As we were sailing at 23.30 that evening, we decided to eat local and stopped at probably the most expensive restaurant in Sydney.  It was a German style affair with long wooden tables and benches, and the staff were dressed in uniforms that could easily have passed as traditional dress to an unsuspecting tourist.  Still, we got a table outside (mainly because no-one else was willing to risk the weather) and ordered a proper litre Stein of German beer.   At $21AUS (about 14GBP) it wasn’t exactly the cheapest, but it took us all evening to drink it, so the value for money wasn’t too bad!  In hindsight, I’m not sure of the logic of a German bar/restaurant in Sydney but it may as well have been printing money inside.  It was full, and the food prices were equally steep.
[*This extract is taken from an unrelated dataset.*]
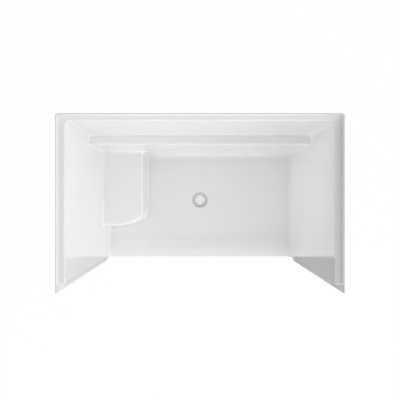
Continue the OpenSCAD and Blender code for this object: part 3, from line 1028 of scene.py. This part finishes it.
def dome(table, kind):
    """Brightness of the studio dome in the direction looked at."""
    total = None
    for side, axis, sign in (("right", wx, 1.0), ("left", wx, -1.0), ("back", wy, 1.0), ("front", wy, -1.0)):
        share = w_math("MAXIMUM", w_math("MULTIPLY", w_math("DIVIDE", axis, flat_len), sign), 0.0)
        share = w_math("MULTIPLY", share, share)
        ramp = wt.nodes.new("ShaderNodeValToRGB")
        els = ramp.color_ramp.elements
        while len(els) < len(DOME_STOPS):
            els.new(0.5)
        for el, stop, value in zip(els, DOME_STOPS, table[side]):
            el.position = (stop + 1) / 2
            v = value / DOME_GAIN
            el.color = (v, v, v, 1)
        w_ramps[kind + side] = ramp
        wt.links.new(height, ramp.inputs[0])
        lum = wt.nodes.new("ShaderNodeRGBToBW")
        wt.links.new(ramp.outputs[0], lum.inputs[0])
        part = w_math("MULTIPLY", share, lum.outputs[0])
        total = part if total is None else w_math("ADD", total, part)
    return w_math("MULTIPLY", total, DOME_GAIN)


w_ref = wt.nodes.new("ShaderNodeBackground")
w_mix2 = wt.nodes.new("ShaderNodeMixShader")
wt.links.new(dome(DOME, "d_"), w_amb.inputs["Strength"])
wt.links.new(dome(MIRRORED, "g_"), w_ref.inputs["Strength"])
wt.links.new(w_path.outputs["Is Glossy Ray"], w_mix2.inputs[0])
wt.links.new(w_amb.outputs[0], w_mix2.inputs[1])
wt.links.new(w_ref.outputs[0], w_mix2.inputs[2])
w_cam.inputs["Color"].default_value = (1, 1, 1, 1)
w_cam.inputs["Strength"].default_value = 1.0
wt.links.new(w_path.outputs["Is Camera Ray"], w_mix.inputs[0])
wt.links.new(w_mix2.outputs[0], w_mix.inputs[1])
wt.links.new(w_cam.outputs[0], w_mix.inputs[2])
wt.links.new(w_mix.outputs[0], w_out.inputs[0])


def softbox(name, loc, aim, size, power, mirrored=True):
    light = bpy.data.lights.new(name, "AREA")
    light.shape = "RECTANGLE"
    light.size, light.size_y = size
    light.energy = power
    ob = bpy.data.objects.new(name, light)
    ob.location = loc
    ob.rotation_euler = (Vector(aim) - Vector(loc)).to_track_quat("-Z", "Y").to_euler()
    ob.visible_camera = False
    ob.visible_glossy = mirrored
    scene.collection.objects.link(ob)
    return ob


for spec in SOFTBOXES:
    softbox(*spec)

cam_data = bpy.data.cameras.new("camera")
cam_data.sensor_fit = "HORIZONTAL"
cam_data.sensor_width = 36.0
cam_data.lens = 61.2
cam_data.clip_end = 200.0
cam = bpy.data.objects.new("camera", cam_data)
cam.location = (0.0, 0.017, 5.507)
scene.collection.objects.link(cam)
scene.camera = cam

scene.view_settings.view_transform = "Standard"
scene.view_settings.look = "None"
scene.view_settings.exposure = 0.0
scene.view_settings.gamma = 1.0

bpy.context.view_layer.update()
After a very pleasant stroll over to the Opera House headland, we took some pictures which you might see in Katie’s post below.  It looked even more iconic up close, and lit up so that the white arched roofs seemed to glow against the night sky.  Just across, Arcadia loomed with all her own lights creating a photo opportunity for many people.  The small amount of smoke coming from the funnel indicated that she was getting ready for departure.  Beyond that, the Harbour Bridge again lit up.  It was a most impressive view, impossible to capture with a single shot.  We could have stayed there for a few hours, just watching it and taking in the atmosphere and the music from the bars, but our inevitable departure from Sydney was getting closer, and the German beer catching up with me.

As you might expect, the sail away tonight was one of the best.  The Aquarius bar, where the party is usually held was more busy at midnight than it was during the sunbathing days of the Caribbean.  Rob was playing the songs, and the area normally reserved for sun beds had been cleared for dancing instead.  The atmosphere was really special, the German beer had been replaced by several French ones, and the views as we pulled out of our berth, and made our way back towards the Tasman Sea were predictably stunning.  Sad to leave, but a great way to say goodbye.